Monday, April 20, 2020

Anthony Scaduto: 
Covering The Bad and The Beautiful
During his long life as a reporter and as a biographer, Tony Scaduto covered the bad and the beautiful — from Maffia dons to masterful musicians like Bob Dylan and the Beatles and celebrities like Marilyn Monroe. 
A man who was known for wielding words well even when in high school,  Anthony Scaduto was born in Brooklyn, N.Y., in 1932, son of a food importer and a seamstress. After graduating from high school, he got a job as a part-time copy boy at the New York Post to help pay for his tuition at Brooklyn College. He quit college after two years.
“I gave that up after I realized I was getting a better education on the streets of New York than I’d ever get in college,” he told Press interviewer Rick Honey in 1975.
One of his first beats was the police headquarters in Brooklyn. “That’s where I learned a lot about cops, some of whom I hated and some of whom I loved,” he said.
His coverage of the police included a much-praised 1964 series on the NYPD that, said The New York Times in 2017,  “captured the tensions of that time, dynamics still evident a half-century later.”  
Scaduto had written, “The New York policeman today is a perplexed, sometimes frightened man. From the cop on the beat to the highest-ranking superior, he points with pride to the praise the force has received from some quarters for its careful, bend-over-backwards handling of civil rights demonstrations, which are often admittedly deliberate attempts to provoke arrest. At the same time, he is bewildered, honestly shocked, to discover that a large number of Negroes and Puerto Ricans distrust and fear the police uniform and are expressing their hostility more and more openly.”

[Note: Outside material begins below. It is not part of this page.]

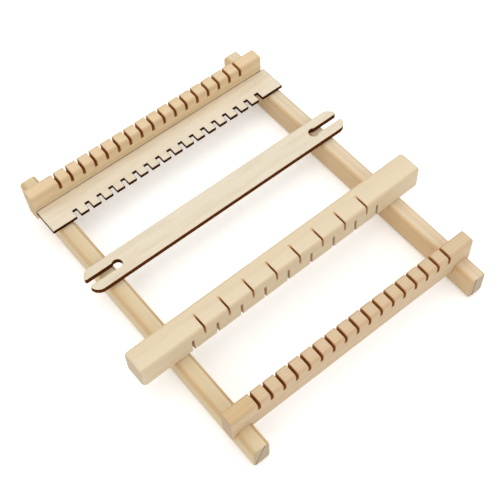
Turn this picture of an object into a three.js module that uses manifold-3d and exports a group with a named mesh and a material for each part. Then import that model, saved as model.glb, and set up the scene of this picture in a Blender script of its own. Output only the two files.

Covering crime — especially the mob — was one of Scaduto’s specialties at the Post. He grew up in a Brooklyn neighborhood controlled by the Maffia and, coming home from playing baseball one day when he was 12, saw the victim of a mob hit on the sidewalk in front of his friend’s house. “I was constantly aware of who the so-called wise guys were — the men in the mob or on the fringes of it,” he told Honey.
After 20 years at The Post, he left to focus on freelancing, mostly books, the first of which was  Bob Dylan: An Intimate Biography,  published in 1972. It took a journalistic look at Dylan’s life and work, and has received much acclaim over the years. “It is regarded as an influential book in the field, being one of the first to take an investigative approach to writing about his subject,” said one critic.
Among the fans of the book was Dylan himself. “I like your book,” the singer-songwriter told Scaduto after reading the manuscript when it was 80% complete. “That’s the weird thing about it.” Scaduto had allowed Dylan to see the incomplete manuscript if Dylan would consent to giving a rare interview. Dylan did.
In 1976, Scaduto produced Scapegoat: The Lonesome Death of Bruno Richard Hauptmann, an investigation into the trial of the man who was executed in April 1936 for kidnapping and killing the Lindbergh baby. “Mr. Scaduto, aided by his experience covering crime for The Post, built a convincing case that justice had not been served,” The Times said. “He found evidence that had been withheld, witnesses who had bent the truth, and more.”
“Scapegoat should be compulsory reading for those who fear that postwar rulings by the Supreme Court, protecting the rights of the accused, have tied the hands of justice,” a Times reviewer had said.
Scaduto also wrote biographies of Mick Jagger, Frank Sinatra,   and the Beatles as well as many articles for Playboy, Penthouse, Rolling Stone, and Newsday, the Long Island newspaper. His Lucky Luciano: The Man Who Modernized the Mafia,  published in 1975, was written under the pen name Tony Sciacca.
He also tried his hand at fiction, turning out a 1988 novel, A Terrible Time to Die, for G.P. Putnam’s.
Scaduto may have been introduced to Ridgefield in the early 1970s when he came to town to write an article for The Post about the growing battle over the use of certain books in the Ridgefield schools — part of the so-called “book burning.” While he didn’t like how the school board was handling the issue, he did like the town. In 1973, he moved to 125 Grandview Drive. “I was tired of New York City and its craziness,” he said.
Eventually, however, he apparently missed his old stomping grounds — by 1980, he had moved back to Brooklyn. During the 1990s he wrote many pieces for Newsday, the Long Island newspaper.
He died in 2017 at the age of 85.
Even as he was digging into and writing about popular musicians and unpopular crime bosses,  Tony Scaduto as a Ridgefielder kept his eye on the local scene, penning pointed letters to the Press about the goings on.
In 1975, for instance, he quickly took on a Ridgefielder who had written a letter to the editors, opposing spending town government money on the privately owned Ridgefield Library. 
“The library building is such a terrible waste of space and our master planners should find other uses for the property,” Scaduto responded the next week. “Let us sell all the books for kindling — I hope no one objects that that smacks of conservation, so pinkish a word — and tear down the building and then construct on the site an old-fashioned bowling green. And when the Rip Van Winkles of this town awake, they’ll feel perfectly at home.”